### SUPPLIED INFORMATION
· · · · · · ·

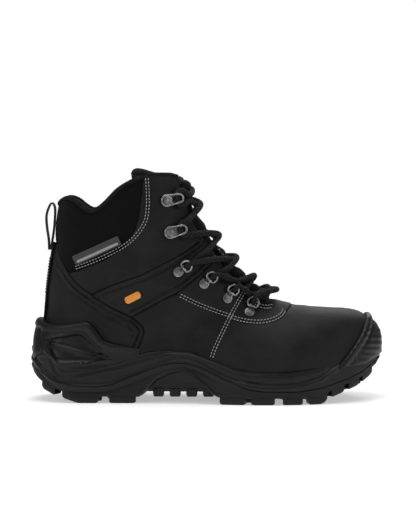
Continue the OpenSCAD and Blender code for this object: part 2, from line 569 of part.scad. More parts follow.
// D-shaped wire: the straight bar lies on the y axis and the arch reaches out along x
module d_ring() {
    bar = 2 * (sqrt(ring_r * ring_r - ring_out * ring_out) + ring_wire / 2 + 0.2);
    rotate([90, 0, 0]) cylinder(h = bar, d = bar_d, center = true, $fn = 48);
    intersection() {
        translate([ring_out, 0, 0]) rotate_extrude($fn = 64) translate([ring_r, 0]) circle(d = ring_wire,
            $fn = 32);
        translate([0, -20, -20]) cube(40);
    }
}
module ring_clips() color([0.3, 0.31, 0.33])
    for (i = [0:3], side = [-1, 1]) at_place(ring_places[i], side, ring_off(i)) ring_clip();
module ring_rivets() color([0.42, 0.43, 0.45])
    for (i = [0:3], side = [-1, 1]) at_place(ring_places[i], side, ring_off(i)) rivet();
module ring(i, side) color([0.3, 0.31, 0.33])
    at_place(ring_places[i], side, ring_off(i)) translate([bar_out, 0, bar_rise]) rotate([0, -ring_tilt,
        0]) d_ring();
module ring_lateral_1() ring(0, 1);
module ring_lateral_2() ring(1, 1);
module ring_lateral_3() ring(2, 1);
module ring_lateral_4() ring(3, 1);
module ring_medial_1() ring(0, -1);
module ring_medial_2() ring(1, -1);
module ring_medial_3() ring(2, -1);
module ring_medial_4() ring(3, -1);

// Open hook: the foot is riveted down and the lace sits in the bend at its front
module speed_hook() {
    difference() {
        union() {
            cylinder(h = 0.9, d = 9.6, $fn = 48);
            translate([0, -4.2, 0]) cube([9, 8.4, 0.9]);
            translate([9, 0, 0]) cylinder(h = 0.9, d = 8.4, $fn = 48);
            translate([11.4, -3.2, 0]) cube([1.2, 6.4, 6.6]);
            translate([5.6, -3.2, 5.7]) cube([7, 6.4, 0.9]);
        }
        translate([0, 0, -1]) cylinder(h = 3, d = 3.2, $fn = 48);
    }
}
module speed_hooks() color([0.3, 0.31, 0.33])
    for (p = hook_places, side = [-1, 1]) at_place(p, side, clip_rise) speed_hook();
module hook_rivets() color([0.42, 0.43, 0.45])
    for (p = hook_places, side = [-1, 1]) at_place(p, side, clip_rise) rivet();

// ---- Lace ---------------------------------------------------------------------------------------

// Round a ring's arch, from over it to under it: [pull, across, out] in the frame of its clip
arch = [bar_out + (ring_out + ring_r) * cos(ring_tilt), 0, bar_rise + (ring_out + ring_r) * sin(ring_tilt)];
function ring_turn(i, side) =
    let (f = frame_at(ring_places[i], side, ring_off(i)))
    [for (t = [115, 70, 23, -23, -70, -112]) in_frame(f,
        arch - 3.5 * cos(t) * [cos(ring_tilt), 0, sin(ring_tilt)]
        + 4 * sin(t) * [-sin(ring_tilt), 0, cos(ring_tilt)])];
// Under a hook's top, upwards
hook_route = [[14, -5.8, 3.3], [9.6, -4.6, 3.3], [8.9, 0, 3.3], [9.6, 4.6, 3.3], [14, 5.8, 3.3]];
function hook_turn(i, side) =
    let (f = frame_at(hook_places[i], side, clip_rise))
    [for (p = hook_route) in_frame(f, [p[0], side * p[1], p[2]])];
// Where the lace crosses the tongue between rows: [rib, height of the lower lace], then the ribs of its
// edges
crossings = [[8.0, 2.7, 8.7, 7.5], [6.1, 2.7, 6.6, 5.7], [4.3, 3.1, 4.7, 4.0], [2.9, 3.6, 3.3, 2.6],
    [1.6, 2.7, 1.9, 1.4]];
function crossing(k, side, over) =
    let (c = crossings[k], rise = c[1] + (over ? 4.5 : 0))
    [skin(c[2], side * 1.15 * throat_angle(c[2]), 3.2), skin(c[0], side * 0.01, rise),
     skin(c[3], -side * 1.15 * throat_angle(c[3]), 5.2)];
// One end of the lace from the first row up: it starts at the ring on the given side
function lace_run(side) =
    [for (k = [0:3]) each [each ring_turn(k, side * (k % 2 == 0 ? 1 : -1)),
        each crossing(k, side * (k % 2 == 0 ? 1 : -1), side > 0)],
     each hook_turn(0, side), each crossing(4, side, side > 0), each hook_turn(1, -side)];
// Loose ends as [rib, angle, height], down the inner side of the ankle
end_over = [[0.75, 24, 6.5], [0.55, -6, 3.2], [0.5, -40, 4.6], [0.55, -62, 3], [1.0, -80, 2.5],
    [1.6, -92, 2.5],
    [2.3, -98, 2.5], [3.0, -100, 2.6], [3.7, -98, 3.4]];
end_under = [[0.95, -47, 3.6], [0.88, -56, 3.2], [1.1, -68, 2.6], [1.6, -77, 2.5], [2.2, -80, 2.5],
    [2.8, -84, 2.5],
    [3.3, -88, 2.6]];
function loose(list) = [for (p = list) skin(p[0], p[1], p[2])];
lace_path = [each backwards(loose(end_under)), each backwards(lace_run(1)), skin(9.35, 0.01, 8),
    each lace_run(-1),
    each loose(end_over)];
tip_len = 18;
tip_d = 3.4;
module lace() color([0.1, 0.1, 0.1]) tube(lace_path, lace_d, 8);
module lace_tip(end, before) {
    d = unit(end - before);
    translate(end) rotate([0, acos(d[2]), atan2(d[1], d[0])]) cylinder(h = tip_len, d = tip_d, $fn = 48);
}
module lace_tips() color([0.1, 0.1, 0.1]) {
    n = len(lace_path);
    lace_tip(lace_path[0], lace_path[1]);
    lace_tip(lace_path[n - 1], lace_path[n - 2]);
}

outsole();
midsole();
heel_stabiliser();
toe_guard();
steel_toe_cap();
steel_midsole_plate();
insole_board();
footbed();
heel_stiffener();
vamp();
quarter_lower_lateral();
quarter_lower_medial();
quarter_upper_lateral();
quarter_upper_medial();
ankle_strap_lateral();
ankle_strap_medial();
lace_facing();
heel_panel();
padded_collar();
collar_binding();
lining_shaft();
lining_vamp();
tongue();
lace_keeper();
pull_loop();
backstay_tape();
side_label();
side_badge();
ring_clips();
ring_rivets();
speed_hooks();
hook_rivets();
lace();
lace_tips();
ring_lateral_1();
ring_lateral_2();
ring_lateral_3();
ring_lateral_4();
ring_medial_1();
ring_medial_2();
ring_medial_3();
ring_medial_4();
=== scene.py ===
"""Looks of a lace-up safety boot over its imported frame, with the floor, the lights and the camera."""
import math

import bmesh
import bpy
import numpy as np
from bpy.props import FloatProperty, PointerProperty
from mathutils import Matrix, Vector, kdtree
from mathutils.geometry import delaunay_2d_cdt


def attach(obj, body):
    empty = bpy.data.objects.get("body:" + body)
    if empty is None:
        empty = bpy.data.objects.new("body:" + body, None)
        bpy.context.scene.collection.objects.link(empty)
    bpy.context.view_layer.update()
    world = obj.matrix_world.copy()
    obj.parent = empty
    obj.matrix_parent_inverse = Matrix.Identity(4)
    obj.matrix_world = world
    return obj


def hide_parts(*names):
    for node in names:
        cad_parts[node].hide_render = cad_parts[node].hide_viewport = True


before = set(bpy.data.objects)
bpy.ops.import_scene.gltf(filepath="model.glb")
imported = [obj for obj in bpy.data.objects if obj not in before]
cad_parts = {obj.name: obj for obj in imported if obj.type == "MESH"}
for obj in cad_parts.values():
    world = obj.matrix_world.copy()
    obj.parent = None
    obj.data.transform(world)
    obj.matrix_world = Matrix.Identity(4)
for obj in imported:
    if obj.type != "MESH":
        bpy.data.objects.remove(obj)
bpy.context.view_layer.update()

bl_info = {
    "name": "Safety Boot",
    "version": (1, 0, 0),
    "blender": (4, 5, 0),
    "location": "3D View > Sidebar > Boot",
    "description": "Builds the leather, textile, sole, lace and metal pieces of a lace-up safety boot",
    "category": "Add Mesh",
}

MM = 0.001
SHARP_FROM = math.radians(50)   # faces that meet at more than this are shaded with a crease
SIDES = (1, -1)                 # outer side of the foot, inner side
SIDE_NAME = {1: "lateral", -1: "medial"}

# ---- The last ------------------------------------------------------------------------------------
# Everything below is worked out in millimetres on the frame's own axes and scaled when a mesh is made.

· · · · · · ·

Quote only the lines running from the line that holds "quarter_upper_lateral();" to the line that holds "obj.matrix_world = world", both ends included.

### OUTPUT FOR THIS EXERCISE
quarter_upper_lateral();
quarter_upper_medial();
ankle_strap_lateral();
ankle_strap_medial();
lace_facing();
heel_panel();
padded_collar();
collar_binding();
lining_shaft();
lining_vamp();
tongue();
lace_keeper();
pull_loop();
backstay_tape();
side_label();
side_badge();
ring_clips();
ring_rivets();
speed_hooks();
hook_rivets();
lace();
lace_tips();
ring_lateral_1();
ring_lateral_2();
ring_lateral_3();
ring_lateral_4();
ring_medial_1();
ring_medial_2();
ring_medial_3();
ring_medial_4();
=== scene.py ===
"""Looks of a lace-up safety boot over its imported frame, with the floor, the lights and the camera."""
import math

import bmesh
import bpy
import numpy as np
from bpy.props import FloatProperty, PointerProperty
from mathutils import Matrix, Vector, kdtree
from mathutils.geometry import delaunay_2d_cdt


def attach(obj, body):
    empty = bpy.data.objects.get("body:" + body)
    if empty is None:
        empty = bpy.data.objects.new("body:" + body, None)
        bpy.context.scene.collection.objects.link(empty)
    bpy.context.view_layer.update()
    world = obj.matrix_world.copy()
    obj.parent = empty
    obj.matrix_parent_inverse = Matrix.Identity(4)
    obj.matrix_world = world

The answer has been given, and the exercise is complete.